Table 1. Theory of integrative nurse coaching – five components

Component 1: Nurse coach self-development

Self-reflection, self-assessment, self-evaluation, self-care.

Component 2: Integral perspectives and change

Four perspectives of reality:

  1. individual interiors (personal/intentional)
  2. individual exterior (physiology/behavioural)
  3. collective interior (shared/cultural)
  4. collective exterior (systems/structures)
Component 3: Integral lifestyle health and wellbeing (IHLWB)

Personal approach dealing with primary prevention and underlying causality through a whole-person perspective. Based on five principles:

  1. Energy fields and dynamics – stress, toxic environments, cultural isolation and nutritional imbalance can disrupt our energy field.
  2. Interconnectedness – all communication is an orchestrated network of interconnected messenger pathways and signalling systems and not autonomous or in isolation.
  3. Patient-centred – honours each person’s unique history, culture, beliefs and story.
  4. Biochemical availability – recognises the importance and variation of metabolic function deriving from genetics, epigenetics, strengths and vulnerabilities unique to each individual.
  5. Health and wellness is a continuum – our human capacity seeks to identify, restore and support our innate resilience and reserve to enhance wellbeing and healing throughout life.
Component 4: Awareness and choice

Knowledge and self-regulation skills of mindfulness, cultivating the qualities of loving kindness, calmness, concentration and insight.

Component 5: Listening with HEART

Healing, energy, awareness, resilience, transformation

Louise Bobbitt, RN, PGDipNurs, INC, is a clinical nurse specialist in oncology at Auckland District Health Board, and an integrative nurse coach and mindfulness-based stillness meditation teacher. [email protected]

References

  1. Dossey, B. M. (2015). Theory of integrative nurse coaching.

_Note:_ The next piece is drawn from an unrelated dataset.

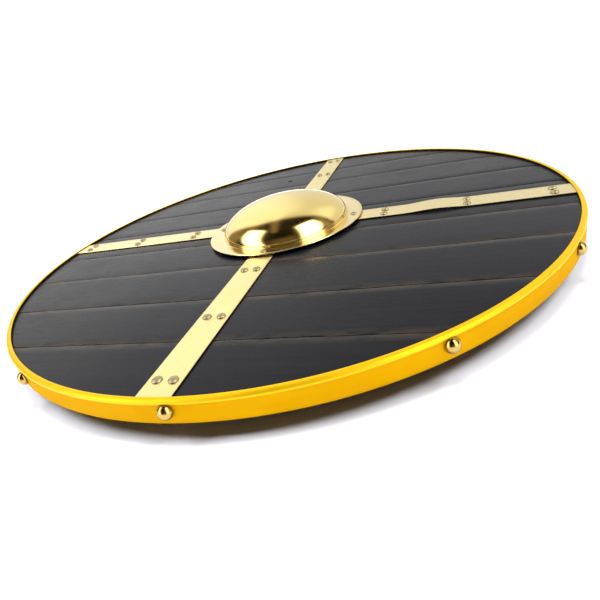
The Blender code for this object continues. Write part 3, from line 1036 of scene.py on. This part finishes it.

In B. M. Dossey, S. Luck, & B. G. Schaub (Eds.), Nurse Coaching: Integrative approaches for health and wellbeing (pp. 29-49). International Nurse Coach Association.
  2. Hess, D. R., Dossey, B. M., Southard, M. E., Luck, S., Schaub, B. G., & Bark, L. (2013). The art and science of nurse coaching: A provider’s guide to coaching scope and competencies. Nursesbooks.org

The author received funding from NZNO’s Florence Nightingale Memorial Fund and from the Breast Cancer Foundation NZ to complete her integrative nurse coach certificate program. She thanks Anah Aikman and Heather Leong for their support in preparing this article.